Franzi fällt ein, dass eine Fragestellung im Bereich der Populationsgenetik vorausgesetzt hat, dass man bei Wachstumsdiagrammen den natürlichen Logarithmus von 2 und 3 bzw. den dekadischen Logarithmus von 3 und 4 im Kopf hat. „Die erwarten auch, dass man alle physikalischen und grundsätzlich statistischen Formeln auswendig kann,“ ergänzt Max und verdreht die Augen. „Formeln lernen lohnt sich,“ fährt er fort, „Viele Aufgaben sind ganz stupide: Wenn du die Formel weißt, musst du einfach nur einsetzen, was in der Aufgabe gegeben ist.“ Sich die Formeln wie in der Schule schnell herzuleiten, funktioniere aufgrund der knappen Zeit nicht, findet auch Franzi.
Auch Glück und breites Lernen spielen jedoch eine Rolle, sagt Max: „Ich habe mich einen Monat vorher mit meinem Bruder unterhalten, der Medizin studiert. Wir haben zufällig über Prionen gesprochen und glücklicherweise wurde im Test danach gefragt, woraus diese besteht. Aus dem Grund konnte ich dann schnell Proteine antworten. Deshalb sollte man sich nicht nur das grundlegende Wissenschaftliche anschauen, sondern darüber hinaus auch das eigene medizinische Allgemeinwissen verbessern.“
Von nun an begegne ich nur noch Erstsemestern, die auf dem Weg zu einer Vorlesung zum Thema Praktika sind. Ada erzählt mir auf dem Weg zum Hörsaal, dass sie aus Polen kommt und ihr größtes Problem die Sprache war: „Ich hatte einen Schnitt von umgerechnet 1,1 und der HAM-Nat ist auf dem Niveau des polnischen Abis oder vielleicht sogar leichter. Ich habe Bio und Chemie gelernt, aber nicht so viel Physik. Physik war leider die Hälfte der Fragen, aber ich habe es trotzdem geschafft, weil ich nur 30 bis 40 Prozent erreichen musste.“
Sie erinnert sich auch an eine Frage: „Es wurde gefragt, wie sich Mitochondrien vererben. Die Antwort war, dass Menschen alle Mitochondrien von der Mutter und nicht vom Vater bekommen. Das war eine leichte Frage.“
Ursa erzählt mir kurz danach, dass sie 70% ohne Vorbereitung erreicht habe. In der Schule hat sie einen Bio- und einen Chemie-Leistungskurs belegt. Physik hatte sie in der Oberstufe abgewählt, aber es hat dennoch gut funktioniert.

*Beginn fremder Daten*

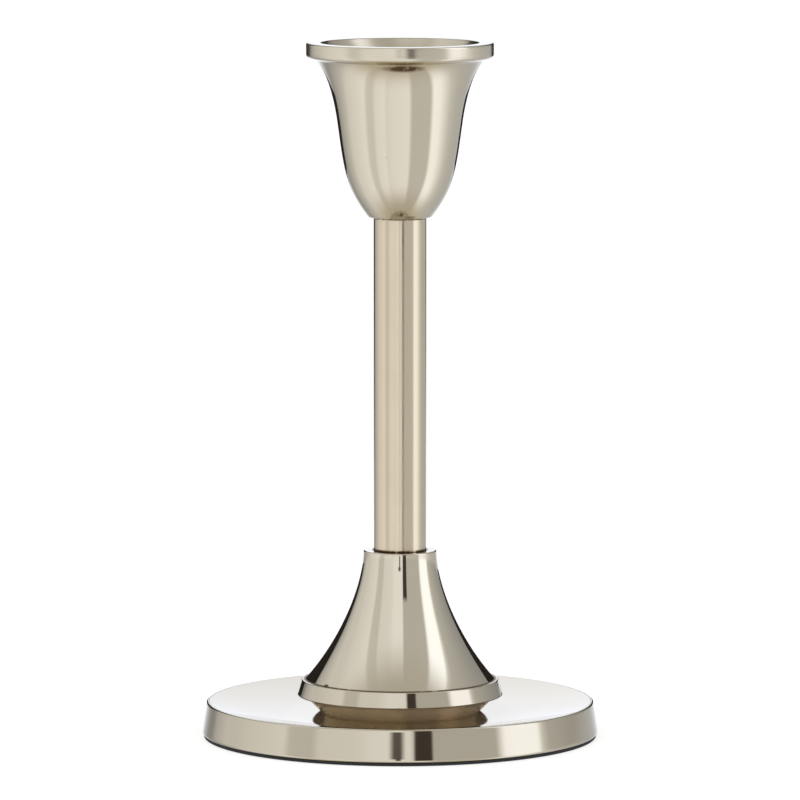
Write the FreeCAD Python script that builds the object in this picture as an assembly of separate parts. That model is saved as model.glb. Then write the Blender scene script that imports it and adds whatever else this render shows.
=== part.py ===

Noch leichter war es für Luka, den ich in den letzten Minuten vor der Vorlesung treffe: Er ist an diesem Tag der Einzige, den ich treffe, der direkt über seine Abiturnote zum Studium zugelassen wurde. Nicht ganz so einfach war es für seinen Freund Luka, der am HAM-Nat teilnehmen musste und ihn „extrem schwer“ fand. Er hat einen Vorbereitungskurs besucht und empfiehlt außerdem, Biologie und Chemie als Leistungskurse zu belegen. Auch er hatte zwei Jahre lang kein Physik und hatte Kopfrechnen nicht genug geübt: „Das ganze Umrechnen hindert einen daran, dass man Punkte kriegen kann, obwohl man eigentlich alles weiß. Konzentrationen umrechnen konnte ich am wenigsten und es kam am häufigsten vor. Deshalb sollte man unbedingt Kopfrechnen üben. Es gibt ganz viele Berliner Schulen, die programmierfähige Taschenrechner benutzen – das ist das Dümmste, was man machen kann.“
Anschließend beginnt die Vorlesung der Erstsemester und ich beeile mich nach Hause zu kommen, da die Sonne nicht mehr scheint und es in der Zwischenzeit nicht wärmer geworden war. Zusammenfassend hat sich herausgestellt, dass auch du dich gründlich auf sämtliche Formeln vorbereiten solltest und das Kopfrechnen gut üben musst. Zusätzlich zu allen anderen Inhalten des HAM-Nat lohnt es sich deshalb auf jeden Fall, ungefähr ein halbes Jahr vorher mit der Vorbereitung zu beginnen.